C. Scaling with Galaxy Properties

Combining their data with literature data for NGC 4449 and M51, the authors propose tentative scaling relations:

Large Region Fraction: The fraction of large H ii regions ( $R_{eq} > 50$ pc) decreases with increasing median $\langle n_e \rangle_{\text{rms}}$ ( $N_{large}/N \propto \langle n_e \rangle_{\text{rms}}^{-1.5}$ ).
Star Formation Rate (SFR): A correlation exists between median $\langle n_e \rangle_{\text{rms}}$ and the SFR surface density ( $\Sigma_{\text{SFR}} \propto \langle n_e \rangle_{\text{rms}}^{0.9}$ ).
Ambient Pressure: The variation in median $\langle n_e \rangle_{\text{rms}}$ among galaxies likely traces differences in ambient ISM pressure, which regulates the equilibrium size of H ii regions.
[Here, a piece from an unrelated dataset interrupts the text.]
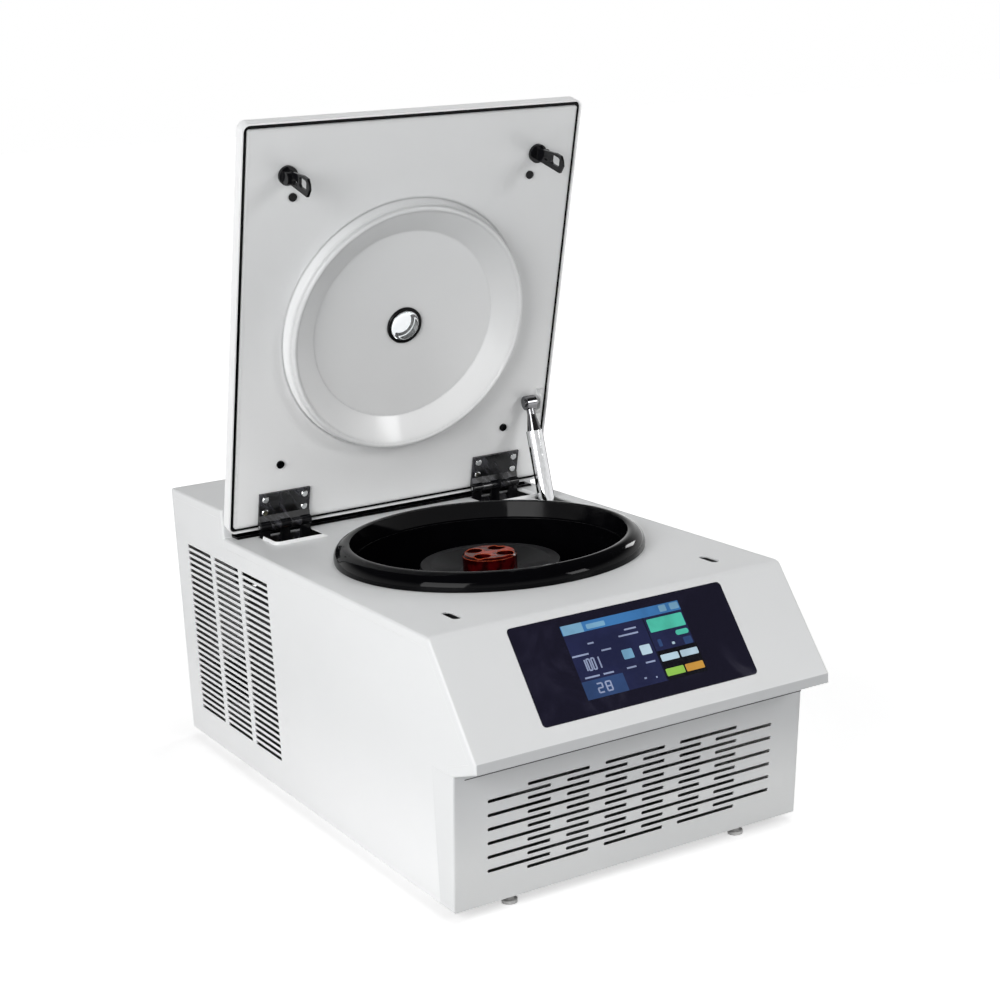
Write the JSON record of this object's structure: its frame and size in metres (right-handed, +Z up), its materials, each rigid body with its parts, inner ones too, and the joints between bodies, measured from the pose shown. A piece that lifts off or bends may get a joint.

5. Significance and Implications

ISM Porosity: The low filling factors and the specific size-density relations provide direct constraints on the "clumpiness" of the ISM, which is essential for modeling the leakage of LyC photons.
High-Redshift Analogs: The findings suggest that the volume filling factor of ionized gas may be relatively constant with redshift, while the observed density increase at high redshifts may reflect higher initial gas densities in molecular clouds and higher ambient pressures.
Cluster Formation: The correlation between $\langle n_e \rangle_{\text{rms}}$ , SFR surface density, and the fraction of large H ii regions offers new observational constraints for models of massive star cluster formation, linking the local ISM pressure to the efficiency of forming massive bound clusters.
Methodological Standard: The paper establishes a necessary standard for future large-scale surveys (e.g., extending to the full dozen galaxies in the authors' project), ensuring that comparisons of H ii region properties across different galaxies are not biased by inconsistent identification criteria.

In conclusion, this work demonstrates that the physical properties of H ii regions are more complex than previously assumed, with a distinct break in size-density scaling and a strong dependence on the ambient galactic environment, necessitating a shift from simple power-law descriptions to models incorporating pressure equilibrium and environmental variations.